→ **YOUR GOAL**
Select each line where the word "that" appears.

→ **RECORDED INFORMATION**

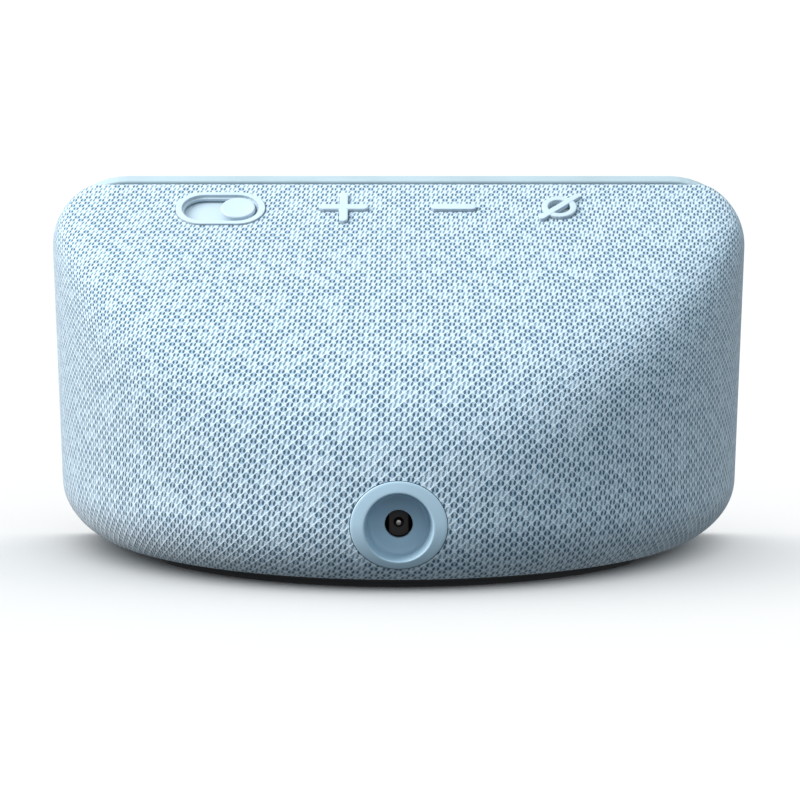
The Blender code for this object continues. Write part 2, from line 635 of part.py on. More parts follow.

---

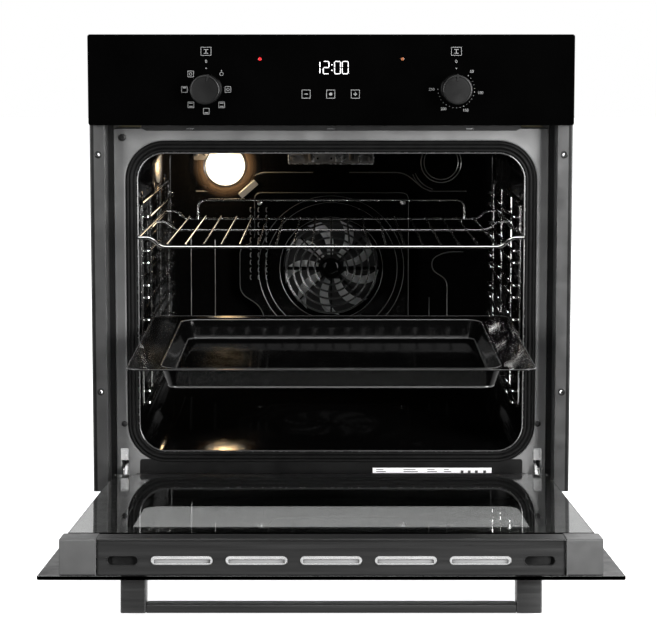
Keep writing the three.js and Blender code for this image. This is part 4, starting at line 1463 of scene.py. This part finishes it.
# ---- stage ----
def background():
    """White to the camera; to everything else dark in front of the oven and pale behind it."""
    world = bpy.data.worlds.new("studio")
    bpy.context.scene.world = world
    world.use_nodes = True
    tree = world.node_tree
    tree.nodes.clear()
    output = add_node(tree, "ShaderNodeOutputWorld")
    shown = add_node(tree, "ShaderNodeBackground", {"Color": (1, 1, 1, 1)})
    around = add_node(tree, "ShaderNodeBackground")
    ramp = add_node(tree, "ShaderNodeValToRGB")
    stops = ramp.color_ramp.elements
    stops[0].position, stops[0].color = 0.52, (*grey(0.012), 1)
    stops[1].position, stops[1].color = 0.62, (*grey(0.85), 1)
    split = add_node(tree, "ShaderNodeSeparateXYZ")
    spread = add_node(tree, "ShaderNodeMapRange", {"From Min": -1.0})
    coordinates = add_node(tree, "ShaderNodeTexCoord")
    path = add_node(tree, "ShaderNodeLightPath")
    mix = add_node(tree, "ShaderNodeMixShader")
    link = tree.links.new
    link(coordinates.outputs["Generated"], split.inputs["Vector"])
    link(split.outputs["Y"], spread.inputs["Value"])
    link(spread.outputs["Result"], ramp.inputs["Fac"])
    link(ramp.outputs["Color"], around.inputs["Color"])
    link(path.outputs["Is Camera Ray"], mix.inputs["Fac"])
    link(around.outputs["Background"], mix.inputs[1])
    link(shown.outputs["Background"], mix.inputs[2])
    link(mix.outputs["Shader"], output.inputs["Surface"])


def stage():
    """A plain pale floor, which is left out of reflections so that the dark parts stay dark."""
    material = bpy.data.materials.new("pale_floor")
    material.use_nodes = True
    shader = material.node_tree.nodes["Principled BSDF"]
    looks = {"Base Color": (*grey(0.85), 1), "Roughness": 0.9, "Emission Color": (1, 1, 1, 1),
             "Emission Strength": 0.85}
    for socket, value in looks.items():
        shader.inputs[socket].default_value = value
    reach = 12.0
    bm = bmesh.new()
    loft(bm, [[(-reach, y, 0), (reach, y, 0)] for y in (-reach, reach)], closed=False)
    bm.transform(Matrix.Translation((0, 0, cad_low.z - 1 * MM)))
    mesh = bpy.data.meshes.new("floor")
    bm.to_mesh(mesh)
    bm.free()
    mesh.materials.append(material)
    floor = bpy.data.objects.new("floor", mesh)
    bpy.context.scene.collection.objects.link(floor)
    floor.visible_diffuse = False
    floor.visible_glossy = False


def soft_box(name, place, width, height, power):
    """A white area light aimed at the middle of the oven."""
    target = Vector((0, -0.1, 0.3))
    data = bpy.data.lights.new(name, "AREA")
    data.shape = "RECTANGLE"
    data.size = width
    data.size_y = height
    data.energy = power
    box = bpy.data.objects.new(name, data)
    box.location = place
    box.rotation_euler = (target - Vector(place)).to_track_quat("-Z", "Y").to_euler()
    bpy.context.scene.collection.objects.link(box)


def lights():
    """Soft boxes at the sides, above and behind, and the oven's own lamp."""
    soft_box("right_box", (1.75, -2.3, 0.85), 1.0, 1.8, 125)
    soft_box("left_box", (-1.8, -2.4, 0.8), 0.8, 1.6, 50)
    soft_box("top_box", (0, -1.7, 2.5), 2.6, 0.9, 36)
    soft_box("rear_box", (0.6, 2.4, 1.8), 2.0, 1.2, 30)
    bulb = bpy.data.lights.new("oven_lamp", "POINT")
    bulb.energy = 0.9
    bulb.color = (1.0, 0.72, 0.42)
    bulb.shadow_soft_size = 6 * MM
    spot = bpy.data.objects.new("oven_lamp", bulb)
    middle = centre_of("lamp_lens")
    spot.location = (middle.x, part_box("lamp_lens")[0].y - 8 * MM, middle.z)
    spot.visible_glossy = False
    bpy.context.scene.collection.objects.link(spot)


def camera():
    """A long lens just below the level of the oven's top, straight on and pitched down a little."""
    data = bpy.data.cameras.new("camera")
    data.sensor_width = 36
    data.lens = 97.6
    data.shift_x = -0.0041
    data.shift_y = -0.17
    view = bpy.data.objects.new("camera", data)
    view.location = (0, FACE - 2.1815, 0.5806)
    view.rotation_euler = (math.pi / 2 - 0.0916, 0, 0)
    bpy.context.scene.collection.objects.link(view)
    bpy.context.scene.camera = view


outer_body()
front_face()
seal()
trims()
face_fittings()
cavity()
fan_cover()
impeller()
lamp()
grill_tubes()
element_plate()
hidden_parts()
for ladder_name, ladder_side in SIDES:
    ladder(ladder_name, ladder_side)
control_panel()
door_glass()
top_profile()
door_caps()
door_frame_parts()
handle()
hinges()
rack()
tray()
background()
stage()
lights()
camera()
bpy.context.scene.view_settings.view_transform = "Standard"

==

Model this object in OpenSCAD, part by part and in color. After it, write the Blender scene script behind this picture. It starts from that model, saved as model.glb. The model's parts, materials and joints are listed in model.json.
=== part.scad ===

→ **IN RESPONSE**
    """A plain pale floor, which is left out of reflections so that the dark parts stay dark."""
Model this object in OpenSCAD, part by part and in color. After it, write the Blender scene script behind this picture. It starts from that model, saved as model.glb. The model's parts, materials and joints are listed in model.json.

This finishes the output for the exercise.